Un sondage CSA pour CNews, Europe 1 et le JDD a fait apparaître une ferme opposition d'une grande partie des Français (76%) à la possibilité d'envoyer des troupes françaises en Ukraine, comme l'a évoqué Emmanuel Macron. En outre, le débat sur l'aide à l'Ukraine se télescope avec des annonces sur le plan national jugées pas toujours lisibles. "Acter des économies budgétaires est un élément qui a augmenté ce sentiment de lassitude", fait valoir Frédéric Dabi.
"Vos enfants ne vont pas mourir en Ukraine"
Le 16 février, Emmanuel Macron avait annoncé aux côtés de Volodymyr Zelensky un versement de trois milliards d'euros à Kiev. Quelques jours plus tard, le ministre français de l'Économie Bruno Le Maire déclarait que l'État devait trouver 10 milliards d'euros d'économies. "Cela n'est pas les mêmes chiffres mais pour beaucoup de Français c'est le même sac", décrypte Frédéric Dabi. "On ne sait plus au fond où est la principale priorité de l'action publique en France", ajoute Bruno Cautrès.

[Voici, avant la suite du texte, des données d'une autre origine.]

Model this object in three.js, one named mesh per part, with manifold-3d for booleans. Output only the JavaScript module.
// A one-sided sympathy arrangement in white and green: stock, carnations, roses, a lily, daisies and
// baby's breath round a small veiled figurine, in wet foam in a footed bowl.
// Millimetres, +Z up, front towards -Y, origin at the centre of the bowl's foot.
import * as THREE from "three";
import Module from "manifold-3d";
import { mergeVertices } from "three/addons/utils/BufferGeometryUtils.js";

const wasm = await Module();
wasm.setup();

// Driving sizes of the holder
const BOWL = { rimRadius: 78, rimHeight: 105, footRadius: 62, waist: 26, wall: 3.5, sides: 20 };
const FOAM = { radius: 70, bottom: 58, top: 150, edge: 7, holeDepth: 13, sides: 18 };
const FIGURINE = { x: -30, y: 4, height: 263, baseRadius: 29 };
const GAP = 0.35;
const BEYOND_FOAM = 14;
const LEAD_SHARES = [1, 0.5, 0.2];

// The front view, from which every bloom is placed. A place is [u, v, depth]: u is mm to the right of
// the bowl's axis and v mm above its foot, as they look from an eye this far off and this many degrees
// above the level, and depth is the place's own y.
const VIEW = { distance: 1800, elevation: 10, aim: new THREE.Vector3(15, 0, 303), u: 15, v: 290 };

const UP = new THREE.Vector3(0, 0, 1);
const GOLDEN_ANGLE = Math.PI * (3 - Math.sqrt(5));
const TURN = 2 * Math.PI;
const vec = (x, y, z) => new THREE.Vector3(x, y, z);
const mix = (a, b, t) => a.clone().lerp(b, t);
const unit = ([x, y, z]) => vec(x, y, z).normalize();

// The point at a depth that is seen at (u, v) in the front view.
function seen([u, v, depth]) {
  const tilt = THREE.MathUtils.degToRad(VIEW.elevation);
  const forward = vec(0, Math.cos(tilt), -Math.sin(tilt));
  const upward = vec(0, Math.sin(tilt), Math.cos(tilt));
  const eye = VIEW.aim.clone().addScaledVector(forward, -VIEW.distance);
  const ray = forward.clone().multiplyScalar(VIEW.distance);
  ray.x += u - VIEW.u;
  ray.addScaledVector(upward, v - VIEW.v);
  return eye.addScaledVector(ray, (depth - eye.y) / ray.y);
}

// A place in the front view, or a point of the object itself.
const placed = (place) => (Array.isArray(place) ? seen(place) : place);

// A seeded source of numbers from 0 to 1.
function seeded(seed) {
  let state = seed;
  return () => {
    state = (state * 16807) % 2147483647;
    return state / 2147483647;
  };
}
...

La semaine dernière, une source diplomatique avait reconnu la nécessité de faire un travail pédagogique auprès des opinions publiques occidentales pour ne pas perdre leur soutien au moment où la Russie est accusée de désinformation et déstabilisation en Europe. Lundi, c'est Volodymyr Zelensky qui s'est adressé aux Français lors d'une interview à BFMTV et au quotidien Le Monde. "Vos enfants ne vont pas mourir en Ukraine", a lancé le président ukrainien, en assurant que l'envoi de troupes étrangères n'était pour l'heure pas nécessaire.